Twelve suspects were arrested in connection with the bombing, according to security officials. There was no immediate claim of responsibility, but al-Qaida's branch in the impoverished nation on the southern tip of the Arabian peninsula frequently targets security forces.

Forced abortion case

BEIJING -- The woman who was forced to undergo a grisly late-term abortion in northwest China, an action that prompted a broad public outcry over family planning policy, will receive a cash settlement from the local government, her husband said Wednesday.

The authorities have already fired two officials, sanctioned another five and issued a formal apology in the case, a measure of the impact of the furor channeled on the Internet.

Deng Jiyuan said the local government agreed to pay $11,200.

Mr. Deng's wife, Feng Jianmei, was seven months pregnant when she was forced to undergo the abortion by chemical injection because the family could not afford the fine for having a second child. China limits ethnic Chinese families to one child, but the local authorities often allow a second if a fine is paid.

Insulting the king

HONG KONG -- An American imprisoned in Thailand for insulting the king has been released after being granted a royal pardon, the man's lawyer and a U.S. Embassy spokesman said Wednesday.

The American, Joe Gordon, left Remand Prison in Bangkok late Tuesday, according to his lawyer, Anon Numpa, who said King Bhumibol Adulyadej approved the pardon Monday. Mr. Numpa said his client was likely to return to the United States but gave no time frame.

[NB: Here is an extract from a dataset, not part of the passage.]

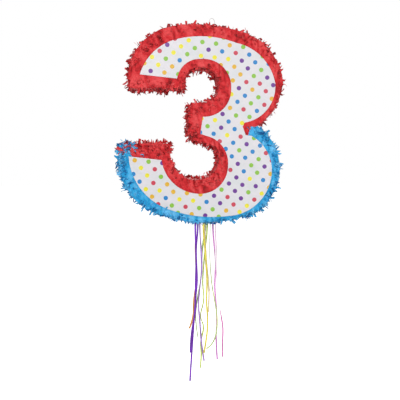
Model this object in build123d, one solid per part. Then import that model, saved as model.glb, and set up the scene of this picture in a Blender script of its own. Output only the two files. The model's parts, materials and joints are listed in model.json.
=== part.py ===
from build123d import *
import os
from math import radians, tan

# A pull-string pinata shaped like the number 3: two cardboard panels with cardboard strips between
# them, printed paper on both faces, tissue fringe on the edges, ribbons below, and a loop of string above.
# Millimetres. The number stands in the XZ plane and its front faces -Y. Outlines are drawn about the
# middle of the number, and place() then moves everything so that the origin is the top of the loop.

# Driving dimensions
half_depth = 41.0  # outer face of each panel, from the middle plane
board = 3.0  # corrugated board of the panels
strip = 2.5  # board of the side walls
skin_gap = 0.2  # air between board and tissue, and between tissue and printed paper
tissue_layer = 0.4  # the flat margin of the tissue, which the printed paper is glued over
print_thickness = 0.3
fringe = 5.0  # how far the tissue fringe stands off the walls
band = 2.5  # how far the tissue border stands off the panels
tuck = 6.0  # how far the tissue runs under the edge of the printed paper

ribbon_diameter = 4.8
ribbon_hole = 5.2
lane_pitch = 5.1  # each ribbon hangs in a plane of its own, one pitch behind the last
first_lane = -35.0

door_left, door_right = -20.0, 43.0
door_front, door_rear = -4.0, 36.0
door_gap = 1.0
door_free_gap = 1.6  # at the free end, whose upper corner swings outwards first
door_zone = (-290.0, -230.0)  # heights between which the bottom wall and its fringe lie here

flap_left, flap_right = -32.0, 32.0
flap_bottom, flap_top = 171.0, 210.0
flap_gap = 0.8
flap_depths = (30.0, 60.0)  # depths that take in the back panel and the paper on it
tape_thickness = 0.3
tape_height = 7.0
tape_overhang = 2.0
tab_half_width = 9.0
tab_on_panel, tab_on_flap = 5.0, 13.0

loop_x, loop_top = 36.0, 279.0
loop_half_width = 8.0
cord_diameter = 1.4
cord_hole_radius = 1.2
cord_hole_x = 6.7
loop_zone = (227.0, 261.0)  # heights between which the top wall and its fringe lie at the loop
patch_half = (26.0, 20.0)
patch_zone = (200.0, 260.0)
patch_thickness = 3.0
knot_radius = 3.2
knot_x, knot_z = 6.0, 228.8
release_knot_radius = 1.7
release_knot_length = 5.0
release_knot_rise = 2.5  # above the top of the release ribbon
release_x = 40.0
release_y = 8.0

# The board outline: where it starts, then (through, end) for an arc or (end,) for a straight edge
body_start = (-181, 91)
body_steps = [
    ((-164, 178), (-92, 238)),
    ((-5, 249), (109, 229)),
    ((188, 173), (213, 105)),
    ((192, 42), (135, -12)),
    ((189, -62), (204, -114)),
    ((180, -200), (112, -244)),
    ((0, -259), (-110, -235)),
    ((-179, -185), (-207, -103)),
    ((-205, -61),),
    ((-82, -62),),
    ((-82, -88),),
    ((-60, -138), (-3, -158)),
    ((39, -139), (54, -96)),
    ((45, -68), (13, -52)),
    ((-13, -45),),
    ((-28, -27),),
    ((-21, 44),),
    ((8, 46),),
    ((44, 61), (55, 92)),
    ((43, 131), (4, 147)),
    ((-31, 135), (-42, 102)),
    ((-42, 91),),
]

# The edge of the printed paper
window_start = (-157, 122)
window_steps = [
    ((-124, 178), (-63, 214)),
    ((12, 223), (97, 207)),
    ((174, 161), (201, 103)),
    ((182, 36), (119, -2)),
    ((114, -13),),
    ((122, -35),),
    ((138, -37),),
    ((180, -79), (193, -135)),
    ((158, -214), (75, -250)),
    ((-10, -249), (-90, -228)),
    ((-154, -179), (-187, -91)),
    ((-101, -101),),
    ((-76, -156), (-8, -190)),
    ((52, -170), (75, -115)),
    ((61, -66), (16, -37)),
    ((1, -32),),
    ((8, 13),),
    ((60, 32), (83, 88)),
    ((62, 143), (4, 164)),
    ((-41, 148), (-60, 112)),
]

# Stroke regions that share out walls and fringe. The long side of each inner region runs along the stroke.
regions = {
    "upper_terminal": [
        (-190, 82), (-150, 128), (-75, 128), (-60, 112), (-42, 91), (-30, 77), (-30, 60), (-190, 60),
    ],
    "upper_bay": [
        (-33, 57), (-30, 77), (-42, 91), (-60, 112), (-75, 128), (-95, 180), (-10, 195), (100, 180), (140, 100),
        (95, 5), (8, 13), (-21, 44),
    ],
    "nose": [(-50, 57), (-33, 57), (-21, 44), (8, 13), (50, -8), (1, -32), (-22, -36), (-45, -40), (-50, -40)],
    "lower_bay": [
        (-45, -40), (-22, -36), (1, -32), (50, -8), (95, 5), (130, -90), (125, -170), (0, -220), (-110, -190),
        (-101, -101), (-82, -62), (-72, -42),
    ],
    "lower_terminal": [
        (-72, -42), (-82, -62), (-101, -101), (-120, -130), (-160, -110), (-205, -61), (-225, -41), (-225, -30),
        (-72, -30),
    ],
    "upper_left": [(-230, 42), (-190, 82), (-150, 128), (-95, 180), (-10, 195), (-10, 300), (-230, 300)],
    "upper_right": [
        (-10, 195), (-10, 300), (260, 300), (260, -18), (135, -12), (128, -36), (112, -45), (95, 5), (140, 100),
        (100, 180),
    ],
    "lower_right": [
        (95, 5), (112, -45), (128, -36), (135, -12), (260, -18), (260, -300), (112, -300), (112, -180), (125, -170),
        (130, -90),
    ],
    "bottom": [(112, -180), (112, -300), (-110, -300), (-110, -190), (0, -220)],
    "lower_left": [(-110, -190), (-110, -300), (-260, -300), (-260, -30), (-225, -41), (-205, -61), (-160, -110)],
}

# Ribbons: lane, then the points of the route across and up, from the tail inside the body to the free end
ribbons = {
    "purple": (0, [(-12, -228), (-12, -288), (-10, -332), (-9, -374), (-6, -424), (-11, -468), (-12, -512),
                   (-20, -549), (-24, -586), (-25, -618)]),
    "pink": (0, [(42, -225), (42, -282), (45, -334), (45, -386), (47, -436), (52, -482), (58, -520), (64, -556),
                 (61, -596), (62, -632)]),
    "yellow": (1, [(10, -230), (10, -287), (14, -330), (18, -380), (21, -432), (18, -482), (23, -532), (20, -578),
                   (12, -622)]),
    "mauve": (2, [(1, -230), (1, -288), (5, -340), (7, -394), (2, -444), (-3, -490), (2, -542), (5, -596),
                  (13, -645)]),
    "pale_green": (2, [(30, -228), (30, -285), (27, -336), (30, -388), (34, -440), (43, -486), (50, -532),
                       (46, -576), (33, -604), (19, -612)]),
    "violet": (3, [(-3, -230), (-3, -288), (-8, -334), (-8, -384), (-10, -440), (-10, -494), (-15, -546),
                   (-18, -598), (-22, -650), (-25, -701)]),
    "peach": (3, [(15, -229), (15, -286), (17, -336), (20, -388), (27, -440), (27, -482), (25, -514)]),
    "green": (4, [(19, -229), (19, -286), (10, -328), (7, -376), (6, -424), (-3, -468), (-9, -512), (-8, -552),
                  (-2, -586)]),
    "lime": (5, [(24, -229), (24, -286), (18, -336), (13, -388), (10, -440), (16, -482), (2, -526), (16, -556),
                 (4, -596), (8, -634), (4, -670)]),
    "orange": (5, [(-8, -230), (-8, -288), (-11, -338), (-9, -390), (-8, -442), (-15, -488), (-14, -530),
                   (-26, -560)]),
}
release_route = [
    (40, -268), (41, -304), (46, -352), (48, -402), (45, -450), (50, -498), (51, -550), (49, -602), (53, -654),
]
loop_route = [(-6, -46), (-7.5, -20), (-loop_half_width, -8), (-3.5, 0.5), (3.5, 0.5), (loop_half_width, -8),
              (7.5, -20), (6, -46)]

on_front = Plane.XZ  # local x is world X, local y is world Z, and the normal points to -Y


def place(shape):
    return Pos(-loop_x, 0, -loop_top) * shape


def save(name, shape):
    export_step(place(shape), f"parts/{name}.step")


def closed_outline(start, steps):
    edges = []
    at = start
    for step in steps:
        if len(step) == 2:
            edges.append(ThreePointArc(at, step[0], step[1]))
        else:
            edges.append(Line(at, step[0]))
        at = step[-1]
    if at != start:
        edges.append(Line(at, start))
    return make_face(Curve() + edges)


def polygon(points):
    return make_face(Polyline(*points, close=True))


def between(shape, y_low, y_high):
    # the XZ plane's normal points to -Y, so a thickness is drawn from its rear face forwards
    rear = on_front.offset(-y_high) * shape
    return extrude(rear, amount=y_high - y_low)


def block(x, y, z):
    size = (x[1] - x[0], y[1] - y[0], z[1] - z[0])
    middle = ((x[0] + x[1]) / 2, (y[0] + y[1]) / 2, (z[0] + z[1]) / 2)
    return Pos(*middle) * Box(*size)


def upright_hole(x, y, z, radius):
    return Pos(x, y, (z[0] + z[1]) / 2) * Cylinder(radius, z[1] - z[0])


def lane_y(lane):
    return first_lane + lane * lane_pitch


def tube(points, y, diameter):
    """A round tube along straight runs that tangent arcs join, each as large as its two runs allow."""
    corners = [Vector(x, y, z) for x, z in points]
    radii = []
    for before, here, after in zip(corners, corners[1:], corners[2:]):
        turn = radians((here - before).get_angle(after - here))
        shorter = min((here - before).length, (after - here).length)
        radii.append(0.45 * shorter / tan(turn / 2))
    path = FilletPolyline(*corners, radius=radii)
    section = Plane(origin=path @ 0, z_dir=path % 0) * Circle(diameter / 2)
    solid = sweep(section, path=path)
    share = solid.volume / (path.length * section.area)
    print("cord length", round(path.length, 1), "volume share", round(share, 4), "radii", [round(r) for r in radii])
    return solid


os.makedirs("parts", exist_ok=True)

body = closed_outline(body_start, body_steps)
window = closed_outline(window_start, window_steps)
inside = offset(body, amount=-strip)
fringe_inner = offset(body, amount=skin_gap)
fringe_outer = offset(body, amount=fringe, kind=Kind.ARC)
under_print = offset(window, amount=-tuck)
around_print = offset(window, amount=skin_gap, kind=Kind.ARC)

door_cut = block((door_left, door_right), (door_front, door_rear), door_zone)
door_piece = block(
    (door_left + door_gap, door_right - door_free_gap),
    (door_front + door_gap, door_rear - door_gap),
    door_zone,
)
holes = []
for lane, route in ribbons.values():
    holes.append(upright_hole(route[0][0], lane_y(lane), door_zone, ribbon_hole / 2))
for side in (-1, 1):
    holes.append(upright_hole(loop_x + side * cord_hole_x, 0, loop_zone, cord_hole_radius))

# Panels, and the flap that the filling hole is cut from
flap_cut = block((flap_left, flap_right), flap_depths, (flap_bottom, flap_top))
flap_piece = block(
    (flap_left + flap_gap, flap_right - flap_gap),
    flap_depths,
    (flap_bottom + flap_gap, flap_top - flap_gap),
)
front_board = between(body, -half_depth, -half_depth + board)
back_board = between(body, half_depth - board, half_depth)
save("front_panel", front_board)
save("back_panel", back_board - flap_cut)
save("fill_flap", back_board & flap_piece)

# Printed paper on both faces
print_face = half_depth + tissue_layer + 2 * skin_gap
print_outer = print_face + print_thickness
front_sheet = between(window, -print_outer, -print_face)
back_sheet = between(window, print_face, print_outer)
save("front_print", front_sheet)
save("back_print", back_sheet - flap_cut)
save("fill_flap_print", back_sheet & flap_piece)

# Tape that hinges the filling flap, and the tab that keeps it shut
tape_y = (print_outer + skin_gap, print_outer + skin_gap + tape_thickness)
tape_x = (flap_left - tape_overhang, flap_right + tape_overhang)
tab_x = (-tab_half_width, tab_half_width)
save("fill_hinge_tape", block(tape_x, tape_y, (flap_top, flap_top + tape_height)))
save("fill_flap_tab", block(tab_x, tape_y, (flap_bottom - tab_on_panel, flap_bottom + tab_on_flap)))

# Side walls and fringe, shared out by region
wall_ring = body - inside
wrap_ring = fringe_outer - fringe_inner
border = fringe_outer - around_print
margin = fringe_outer - under_print
inner_y = half_depth - board
tissue_y = half_depth + skin_gap
margin_outer = tissue_y + tissue_layer
border_outer = half_depth + band
for name, points in regions.items():
    area = polygon(points)
    wall = between(wall_ring & area, -inner_y, inner_y)
    wrap = between(wrap_ring & area, -border_outer, border_outer)
    tissue = wrap
    for near, far, shape in ((tissue_y, margin_outer, margin), (tissue_y, border_outer, border)):
        tissue += between(shape & area, -far, -near)
        tissue += between(shape & area, near, far)
    if name == "bottom":
        save("trap_door", wall & door_piece)
        save("trap_door_fringe", wrap & door_piece)
        wall -= door_cut
        tissue -= door_cut
    if name in ("bottom", "upper_right"):
        for hole in holes:
            wall -= hole
            tissue -= hole
    save(f"{name}_wall", wall)
    save(f"{name}_fringe", tissue)

# Hanging loop: a card patch under the top wall spreads its pull, and a knot under the patch holds each end
patch_ring = offset(body, amount=-strip - skin_gap) - offset(body, amount=-strip - skin_gap - patch_thickness)
patch_cut = block((loop_x - patch_half[0], loop_x + patch_half[0]), (-patch_half[1], patch_half[1]), patch_zone)
patch = between(patch_ring & polygon(regions["upper_right"]), -inner_y, inner_y) & patch_cut
knots = []
for side in (-1, 1):
    patch -= upright_hole(loop_x + side * cord_hole_x, 0, loop_zone, cord_hole_radius)
    knots.append(Pos(loop_x + side * knot_x, 0, knot_z) * Sphere(knot_radius))
save("hanger_patch", patch)
save("loop_knots", Compound(knots))
loop_points = [(loop_x + x, loop_top + z - cord_diameter / 2) for x, z in loop_route]
save("hanging_loop", tube(loop_points, 0, cord_diameter))

# Ribbons, and the knot that ties the release ribbon to the free end of the trap door
for name, (lane, route) in ribbons.items():
    save(f"{name}_ribbon", tube(route, lane_y(lane), ribbon_diameter))
save("lilac_release_ribbon", tube(release_route, release_y, ribbon_diameter))
knot_place = Pos(release_x, release_y, release_route[0][1] + release_knot_rise)
save("release_knot", knot_place * Rot(90, 0, 0) * Cylinder(release_knot_radius, release_knot_length))
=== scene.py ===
import json
import math
import random

import bmesh
import bpy
from mathutils import Matrix, Vector, noise
from mathutils.bvhtree import BVHTree


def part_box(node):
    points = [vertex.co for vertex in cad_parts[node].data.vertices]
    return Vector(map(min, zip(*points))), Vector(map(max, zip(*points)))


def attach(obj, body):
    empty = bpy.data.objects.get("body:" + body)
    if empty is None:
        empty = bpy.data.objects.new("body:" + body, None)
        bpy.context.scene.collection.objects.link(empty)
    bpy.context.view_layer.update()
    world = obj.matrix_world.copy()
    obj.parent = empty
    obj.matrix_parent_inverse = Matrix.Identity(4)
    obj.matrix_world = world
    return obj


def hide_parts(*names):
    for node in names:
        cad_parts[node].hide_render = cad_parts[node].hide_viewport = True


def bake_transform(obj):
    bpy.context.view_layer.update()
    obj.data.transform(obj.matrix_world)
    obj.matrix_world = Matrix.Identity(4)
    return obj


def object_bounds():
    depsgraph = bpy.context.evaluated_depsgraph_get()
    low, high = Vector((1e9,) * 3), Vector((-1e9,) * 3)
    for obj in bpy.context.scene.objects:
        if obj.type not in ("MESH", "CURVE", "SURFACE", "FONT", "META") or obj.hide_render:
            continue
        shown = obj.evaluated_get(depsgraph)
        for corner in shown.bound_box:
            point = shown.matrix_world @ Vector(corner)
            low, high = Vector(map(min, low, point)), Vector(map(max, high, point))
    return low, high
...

Mr. Gordon was sentenced to two and a half years in prison last December after being convicted of translating and posting online portions of a book, "The King Never Smiles," that is banned in Thailand. In the book, a biography of King Bhumibol, the author Paul M. Handley accuses the king of consolidating royal power during his reign and slowing the development of democracy in Thailand.

Mr. Gordon, 56, was born in Thailand -- his Thai name is Lerpong Wichaicommart -- but he had lived in the United States for the past three decades before his arrest in May of last year during a visit to Thailand. He was living in the United States when he put portions of the book on the Web.

2 arrested in hacking case

LONDON -- British police have arrested two more suspects linked to phone hacking, revealing a widening of the investigation into tactics used by British media outlets.

The new suspects are reported to be journalists from newspapers not owned by News Corp., which previously has been the focus of the investigation.

Scotland Yard, London's central police station, said Wednesday that two men were arrested as part of an inquiry into allegations of inappropriate payments to police and public officials regarding phone-tapping.

While the police did not reveal their identities, the two were quickly named in the press as Justin Penrose, a 37-year-old journalist from the Daily Mirror tabloid, and Tom Savage, 34, deputy news editor from the Daily Star Sunday, another popular tabloid.

Oxford gets $115 million gift

LONDON -- The spires of historic University of Oxford have been forbidding to many poorer British families, even before the government tripled tuition fees at the end of 2010 in an austerity measure that prompted days of violent protests.

But on Wednesday, Oxford announced a $115 million donation from an alumnus, Michael Moritz, a major Silicon Valley venture capitalist, as the cornerstone of a $460 million fund dedicated to reducing the prospect of fearsome debt for the disadvantaged who manage to enter its elite doors. The first 100 scholarships are to be awarded in the fall, when the higher fees will begin.

The new scholarships will allow students from families whose income is less than about $25,000 a year to attend Oxford, for $5,400 a year, including living expenses -- an amount equal to the university's tuition before it was driven up to almost $14,000. That effectively reduces their future debt, as students cover their tuition with government loans, to be repaid only after they start earning more than $32,000 a year.